Once again, he was surrounded by razor wire fences, the ground of the enclosure trampled into a muddy arena. And in an instant, he was back in Auschwitz. The image of the boy with the strings floated before him. What happened to the child was the final act of brutality that snapped Falk in half. He was aware of his own instability by then and a giant timepiece seemed to tick in his head as to what he should do about the death camps. When the clock counted down the last minutes of the child’s life, he knew he had to act.
He swiped tears away from his rain-splattered face. Exhaustion dulled his mind, but it was clear a stable part of him was now missing.
The process requiring that each POW show their identification papers was a slow one. To make matters more frustrating, a table beyond the checkpoint was filled with loaves of dark bread and large pots that emitted the aromatic scent of savory chicken and vegetables. The line inched slowly, but Falk’s turn finally arrived.
After identifying himself as Klaus Stern, the inspect
or flipped through his soldbuch and handed it back. Falk had passed as Stern without a problem.
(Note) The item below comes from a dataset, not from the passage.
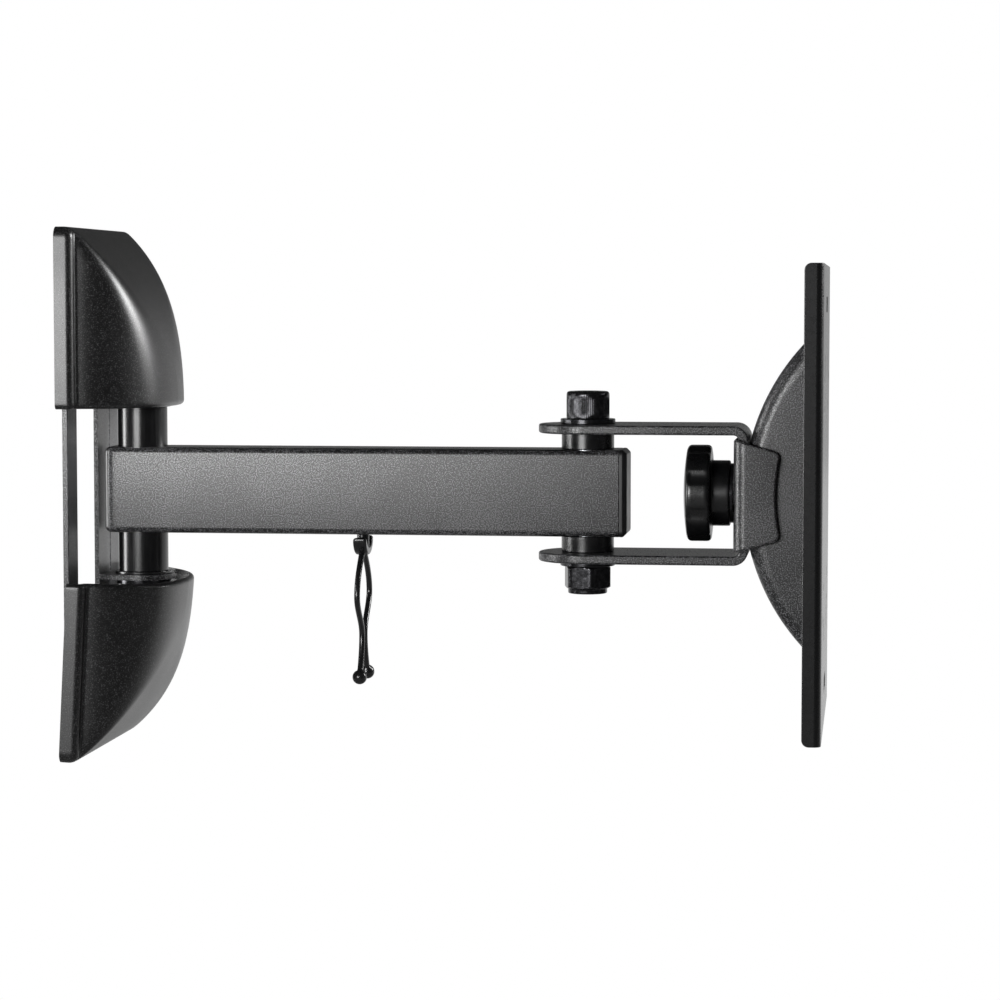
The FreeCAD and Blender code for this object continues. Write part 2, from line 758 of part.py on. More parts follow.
def make_yoke():
    outside = "yoke_inside + yoke_thickness"
    plate_outer = "yoke_plate_radius + yoke_thickness"
    wide = ("-yoke_half_width", "yoke_half_width")
    axis = {"x": "tilt_axis", "z": "0"}

    def shaped(name, half_height, radius, bend, reach):
        block = box(name + "Block", ("front_pivot - 40", "tilt_axis - 60"), reach,
                    ("-(%s)" % half_height, half_height))
        around = cylinder(name + "Around", "Y", radius, "-60", "60", **axis)
        piece = cut(name + "Cut", block, around)
        return round_edges(
            name, piece, bend,
            lambda middle, edge: abs(abs(middle.z) - abs(piece.Shape.BoundBox.ZMax)) < 0.01
            and middle.x > size("tilt_axis") - 110 and edge.BoundBox.YMax - edge.BoundBox.YMin > 30,
        )

    outer = shaped("YokeOuter", outside, "yoke_plate_radius", "yoke_bend", wide)
    inner = shaped("YokeInner", "yoke_inside", plate_outer, "yoke_inner_bend", ("-40", "40"))
    channel = cut("YokeChannel", outer, inner)
    end = cylinder("YokeEnd", "Z", "yoke_half_width", "-(%s)" % outside, outside, x="front_pivot")
    length = box("YokeLength", ("front_pivot", "tilt_axis"), wide, ("-(%s)" % outside, outside))
    legs = common("YokeLegs", channel, fuse("YokePlan", end, length))

    # side flanges: a block as wide as the fold, hollowed for the dome, with sloped ends
    body = new_body("YokeFlangeBlank")
    side = new_sketch(body, "XZ_Plane", "YokeFlangeSide")
    outline(side, [
        ("yoke_back", "-yoke_flange_back"),
        ("yoke_flange_end + 3", "-yoke_flange_front"),
        ("yoke_flange_end + 3", "yoke_flange_front"),
        ("yoke_back", "yoke_flange_back"),
    ])
    pad(body, side, "YokeFlangePad", "2 * (yoke_half_width + yoke_flange_thickness)", symmetric=True)
    front_edge = cylinder("YokeFlangeFront", "Y", "tilt_axis - yoke_flange_end", "-60", "60", **axis)
    hollow = common(
        "YokeFlangeHollow",
        cylinder("YokeFlangeRoom", "Y", "yoke_plate_radius", "-yoke_half_width", "yoke_half_width", **axis),
        box("YokeFlangeRoomBox", ("tilt_axis - 110", "tilt_axis"), wide, ("-60", "60")),
    )
    flanges = cut("YokeFlanges", body, front_edge, hollow)
    flanges = round_edges(
        "YokeFlangeCorners", flanges, "yoke_flange_corner",
        lambda middle, edge: middle.x > size("yoke_flange_end") + 1
        and abs(edge.Length - size("yoke_flange_thickness")) < 0.01,
    )
    flanges = round_edges(
        "YokeFlangesRounded", flanges, "yoke_flange_bend",
        lambda middle, edge: middle.x < size("yoke_back") + 0.5
        and abs(middle.y) > size("yoke_half_width") + 1
        and edge.BoundBox.ZMax - edge.BoundBox.ZMin > 30,
    )
    bolt_hole = cylinder("YokeBoltHole", "Z", "loose_hole_radius", "-60", "60", x="front_pivot")
    tilt_hole = cylinder("YokeTiltHole", "X", "tilt_bolt_radius + 0.3", "tilt_axis - 110", "tilt_axis")
    keep(cut("Yoke", fuse("YokeSolid", legs, flanges), bolt_hole, tilt_hole), "yoke")


def make_front_pivot():
    washer_low = "yoke_inside + yoke_thickness"
    head_low = washer_low + " + washer_thickness"
    head_high = head_low + " + socket_head_height"
    nut_top = "-(%s)" % head_low
    bolt_low = "%s - nut_height - nut_collar_height + 1" % nut_top
    shank = cylinder("FrontShank", "Z", "bolt_radius", bolt_low, head_low + " + 1", x="front_pivot")
    head = cylinder("FrontHead", "Z", "socket_head_radius", head_low, head_high, x="front_pivot")
    head = round_edges(
        "FrontHeadRounded", head, "socket_head_edge",
        lambda middle, edge: middle.z > 40 and not upright(edge),
    )
    socket = prism(
        "FrontSocket", "socket_half_width", head_high + " - socket_depth", head_high + " + 1",
        "front_pivot", 0,
    )
    keep(cut("FrontBolt", fuse("FrontBoltSolid", shank, head), socket), "front_bolt")
    washers = [
        ring(name + "FrontWasher", "Z", "washer_radius", "loose_hole_radius", low,
             low + " + washer_thickness", x="front_pivot")
        for name, low in (("Upper", washer_low), ("Lower", "-(%s) - washer_thickness" % washer_low))
    ]
    keep(group("FrontWashers", *washers), "front_washers")
    keep(lock_nut("FrontNut", nut_top, "front_pivot"), "front_nut")
    keep(nut_insert("FrontInsert", nut_top, "front_pivot"), "front_nut_insert")


# ---- tilt clamp


def make_tilt_clamp():
    axis = {"x": "tilt_axis", "z": "0"}
    outer = "dome_radius - dome_thickness - saddle_gap"
    band = ring("SaddleBand", "Y", outer, "%s - saddle_thickness" % outer,
                "-saddle_half_width", "saddle_half_width", **axis)
    block = box("SaddleBlock", ("tilt_axis - 110", "tilt_axis - 80"),
                ("-saddle_half_width", "saddle_half_width"), ("-saddle_half_height", "saddle_half_height"))
    hole = cylinder("SaddleHole", "X", "tilt_bolt_radius + 0.2", "tilt_axis - 110", "tilt_axis")
    keep(cut("Saddle", common("SaddleStrip", band, block), hole), "tilt_saddle")

    seat = "tilt_axis - dome_radius + dome_thickness + saddle_gap + saddle_thickness + 0.4"
    shank = cylinder("CarriageShank", "X", "tilt_bolt_radius", "tilt_bolt_end", seat + " + 1")
    head = cylinder("CarriageHead", "X", "carriage_head_radius", seat, seat + " + carriage_head_height")
    head = round_edges(
        "CarriageHeadRounded", head, "carriage_head_round",
        lambda middle, edge: edge.BoundBox.XMin > size("tilt_axis") - 88 and edge.Length > 20,
    )
    keep(fuse("TiltBolt", shank, head), "tilt_bolt")
    keep(ring(
        "ClampWasher", "X", "clamp_washer_radius", "tilt_bolt_radius + 0.3", "clamp_washer_back",
        "clamp_washer_back + clamp_washer_thickness",
    ), "clamp_washer")


def make_knob():
    disc = cylinder("KnobDisc", "X", "knob_radius", "knob_back", "knob_face")
    disc = round_edges(
        "KnobDiscRounded", disc, "knob_edge",
        lambda middle, edge: edge.BoundBox.XMax - edge.BoundBox.XMin < 0.1
    )
    grips = []
    for index in range(int(size("knob_grips"))):
        angle = 2 * math.pi * (index + 0.5) / size("knob_grips")
        reach = "(knob_radius + knob_grip_radius - knob_grip_depth)"
        grips.append(cylinder(
            "KnobGrip%d" % index, "X", "knob_grip_radius", "knob_back - 1", "knob_face + 1",
            y="%s * %.9f" % (reach, math.cos(angle)), z="%s * %.9f" % (reach, math.sin(angle)),
        ))
    hub = cylinder("KnobHub", "X", "hub_radius", "knob_face - 1", "clamp_washer_back")
    solid = fuse("KnobSolid", cut("KnobScalloped", disc, *grips), hub)
    bore = cylinder("KnobBore", "X", "tilt_bolt_clear + 0.2", "knob_bore_end", "clamp_washer_back + 1")
    seat = cylinder(
        "KnobInsertSeat", "X", "insert_radius", "insert_back", "clamp_washer_back + 1"
    )
    keep(cut("Knob", solid, bore, seat), "knob")
    keep(ring(
        "KnobInsert", "X", "insert_radius - 0.05", "tilt_bolt_clear", "insert_back + 0.05",
        "clamp_washer_back",
    ), "knob_insert")


# ---- screen side


def make_tilt_dome():
    axis = {"x": "tilt_axis", "z": "0"}
    back = "screen_face - screen_thickness"

    def pressed(name, radius, half_width, edge_radius, limit):
        wide = ("-(%s)" % half_width, half_width)
        disc = cylinder(name + "Disc", "Y", radius, *wide, **axis)
        block = box(name + "Block", ("tilt_axis - 110", limit), wide, ("-100", "100"))
        segment = common(name + "Segment", disc, block)
        return round_edges(
            name, segment, edge_radius,
            lambda middle, edge: abs(middle.y) > 1 and edge.BoundBox.XMax - edge.BoundBox.XMin > 20,
        )

    outer = pressed("DomeOuter", "dome_radius", "dome_half_width", "dome_edge", back)
    inner = pressed(
        "DomeInner", "dome_radius - dome_thickness", "dome_half_width - dome_thickness",
        "dome_inner_edge", back + " + 2",
    )
    slot = fuse(
        "DomeSlot",
        box("DomeSlotBox", ("tilt_axis - 110", "tilt_axis - 75"),
            ("-dome_slot_half_width", "dome_slot_half_width"),
            ("-dome_slot_half_length + dome_slot_half_width",
             "dome_slot_half_length - dome_slot_half_width")),
        *[
            cylinder(name + "DomeSlotEnd", "X", "dome_slot_half_width", "tilt_axis - 110", "tilt_axis - 75",
                     z="%s(dome_slot_half_length - dome_slot_half_width)" % sign)
            for name, sign in signs
        ],
    )
    keep(cut("Dome", outer, inner, slot), "tilt_dome")


def make_vesa_plate():
    body = new_body("ScreenPlateBody")
    plan = new_sketch(body, "XY_Plane", "ScreenPlatePlan")
    face, edge_y = "screen_face", "screen_half_width"
    back = "screen_face - screen_thickness"
    flange = "screen_face - screen_flange_depth"
    inner_y = "(screen_half_width - screen_thickness)"
    outline(plan, [
        (face, "-" + edge_y), (face, edge_y), (flange, edge_y), (flange, inner_y),
        (back, inner_y), (back, "-" + inner_y), (flange, "-" + inner_y), (flange, "-" + edge_y),
    ])
    plate = pad(body, plan, "ScreenPlatePad", "2 * screen_half_height", symmetric=True)
    plate = round_body(
        body, plate, "ScreenPlateBends", "screen_corner",
        lambda middle, edge: upright(edge) and middle.x > size("screen_face") - 0.1,
    )
    round_body(
        body, plate, "ScreenPlateFlangeEnds", "screen_corner",
        lambda middle, edge: abs(edge.Length - size("screen_thickness")) < 1e-6
        and middle.x < size("screen_face") - size("screen_flange_depth") + 0.1,
    )
    deep = ("screen_face - 12", "screen_face + 2")
    tools = []
    for pattern in ("small_pattern", "large_pattern"):
        for number, (side, height) in enumerate((("", ""), ("", "-"), ("-", ""), ("-", "-"))):
            tools.append(cylinder(
                "%sHole%d" % (pattern.split("_")[0].title(), number), "X", "screen_hole_radius", *deep,
                y=side + pattern, z=height + pattern,
            ))
    for name, sign in signs:
        middle = sign + "end_slot_height"
        tools.append(box(
            name + "EndSlot", deep, ("-end_slot_half_width", "end_slot_half_width"),
            ("%s - end_slot_half_height" % middle, "%s + end_slot_half_height" % middle),
        ))
        for side_name, side in (("Near", "-"), ("Far", "")):
            across = side + "tab_slot_place"
            up = sign + "tab_slot_height"
            tools.append(box(
                name + side_name + "TabSlot", deep,
                ("%s - tab_slot_half_width" % across, "%s + tab_slot_half_width" % across),
                ("%s - tab_slot_half_height" % up, "%s + tab_slot_half_height" % up),
            ))
    keep(cut("ScreenPlate", body, *tools), "vesa_plate")


# ---- the whole mount

upside_down = FreeCAD.Placement(FreeCAD.Vector(), FreeCAD.Rotation(FreeCAD.Vector(1, 0, 0), 180))
lean = FreeCAD.Placement(
    FreeCAD.Vector(size("lower_cover_tip_gap"), 0, -size("lower_cover_drop")),
    FreeCAD.Rotation(FreeCAD.Vector(0, 1, 0), size("lower_cover_lean")),
    FreeCAD.Vector(0, 0, -size("cover_height")),
)

make_wall_plate()
make_pivot_bracket()
make_bracket_fasteners()
make_cover("upper_cover", FreeCAD.Placement())
make_cover("lower_cover", lean.multiply(upside_down))
make_rear_pivot()
make_arm()
make_pivot_parts()
make_cable_clip()
make_yoke()
make_front_pivot()
make_tilt_clamp()
make_knob()
make_tilt_dome()
make_vesa_plate()
doc.recompute()

for item in doc.Objects:
    if "Invalid" in item.State or "Error" in item.State:
        raise RuntimeError("failed feature: %s" % item.Name)

os.makedirs("parts", exist_ok=True)
for node in nodes:
    if node.Shape.isNull() or not node.Shape.isValid() or node.Shape.Volume <= 0:
        raise RuntimeError("bad shape: %s" % node.Label)
for node in nodes:
    node.Shape.exportStep("parts/%s.step" % node.Label)
    print("%-20s %d solid(s) %10.1f mm3" % (node.Label, len(node.Shape.Solids), node.Shape.Volume))
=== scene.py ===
import json
import math
import bmesh
import bpy
import numpy as np
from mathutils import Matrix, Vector


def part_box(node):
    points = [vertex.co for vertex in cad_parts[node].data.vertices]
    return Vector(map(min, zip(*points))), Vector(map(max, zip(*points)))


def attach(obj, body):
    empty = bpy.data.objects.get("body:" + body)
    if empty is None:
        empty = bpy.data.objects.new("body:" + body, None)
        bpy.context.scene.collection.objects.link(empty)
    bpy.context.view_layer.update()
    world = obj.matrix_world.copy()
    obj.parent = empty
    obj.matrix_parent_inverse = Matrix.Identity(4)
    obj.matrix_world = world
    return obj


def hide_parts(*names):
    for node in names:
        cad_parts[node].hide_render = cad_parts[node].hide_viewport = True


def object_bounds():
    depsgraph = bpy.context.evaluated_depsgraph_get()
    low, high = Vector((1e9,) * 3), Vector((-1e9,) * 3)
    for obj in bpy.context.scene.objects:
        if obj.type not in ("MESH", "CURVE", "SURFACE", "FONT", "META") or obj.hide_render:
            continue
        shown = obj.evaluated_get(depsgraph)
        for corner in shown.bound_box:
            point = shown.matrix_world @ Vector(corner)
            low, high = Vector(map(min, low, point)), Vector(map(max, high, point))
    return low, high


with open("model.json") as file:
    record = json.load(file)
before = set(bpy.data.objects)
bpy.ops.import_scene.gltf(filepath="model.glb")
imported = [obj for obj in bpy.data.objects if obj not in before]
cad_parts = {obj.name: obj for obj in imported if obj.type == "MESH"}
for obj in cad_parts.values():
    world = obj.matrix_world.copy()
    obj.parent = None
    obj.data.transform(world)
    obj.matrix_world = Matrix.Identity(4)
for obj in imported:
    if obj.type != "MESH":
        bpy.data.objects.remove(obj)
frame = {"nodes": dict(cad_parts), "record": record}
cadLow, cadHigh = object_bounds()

mm = 0.001
nodes = frame["nodes"]

# ---- the view and the studio

cameraView = {
    "aimAt": (0.1856, 0.0, -0.0039),  # metres, about the middle of the mount
    "azimuth": 7.2,  # degrees towards the screen side
    "elevation": 3.9,  # degrees above level
    "distance": 1.3,
    "lens": 106.4,  # on a 36 mm sensor
}

studio = {
    "ambient": 0.05,  # light from all round, apart from the lamps
    "backdrop": 0.6,  # brightness of the lit wall behind the mount, on its +Y side
    "floorDrop": 0.22,  # metres below the lowest point of the mount
    "lamps": {  # azimuth, elevation, distance, width, height, watts
        "frontLeftBox": (-20, 5, 1.5, 0.62, 0.32, 14.5),
        "leftBox": (-88, 6, 1.4, 0.66, 0.80, 26.0),
        "rightPanel": (110, 20, 1.4, 0.66, 0.50, 26.0),
    },
}


def directionTo(azimuth, elevation):
    # unit vector: (sin a cos e, -cos a cos e, sin e), azimuth 0 being in front of the mount's -Y side
    turn, rise = math.radians(azimuth), math.radians(elevation)
    return Vector((math.sin(turn) * math.cos(rise), -math.cos(turn) * math.cos(rise), math.sin(rise)))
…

Then he strode to the food, grabbed a bowl, and tried to hold it steady while an American soldier filled it with the steaming stew. He ate at an improvised table, no more than a board set across piled rocks. It didn’t take long to devour the soup, and the meal and the meal proved to be just what he needed to regain his strength. He returned the bowl and wandered to his assigned area. This was his last night in Europe and it was a good feeling.
The rain was gone just as fast as it had arrived.
Once inside the enclosure, Falk chose the driest piece of ground he could find and rearranged a jumble of small rocks into a flat surface near a wellhead. With only his tiny backpack for a pillow, he lay down and buttoned his coat to his chin, cold but newly energized. He held out little hope of sleep. For months, his mind developed different plans every time he closed his eyes and tonight would be no different. Instead of reaching for sleep, he studied the sky.
A full moon climbed over the top of the hotel gables, illuminating the camp in an eerie silvery-blue light. The moonbeam briefly broke apart whenever a searchlight swept the compound. In those moments, the POWs looked like beached seals packed side by side, groaning, snoring, or rolling over searching for a more comfortable position.
Falk pictured Ilse, his sons. He prayed his plan would work and that she went to the Netherlands with the children. Then, when the letter of his “death” in Italy reached Düsseldorf, she wouldn’t be there to receive it. By then, he’d have met with the U.S. government, perhaps with their specialty police force called the FBI. They’d get the American military involved in stopping Hitler’s secret murders and his killing machine would grind to a halt. Falk would contact Ilse in the Netherlands before she ever heard he was “killed in action.”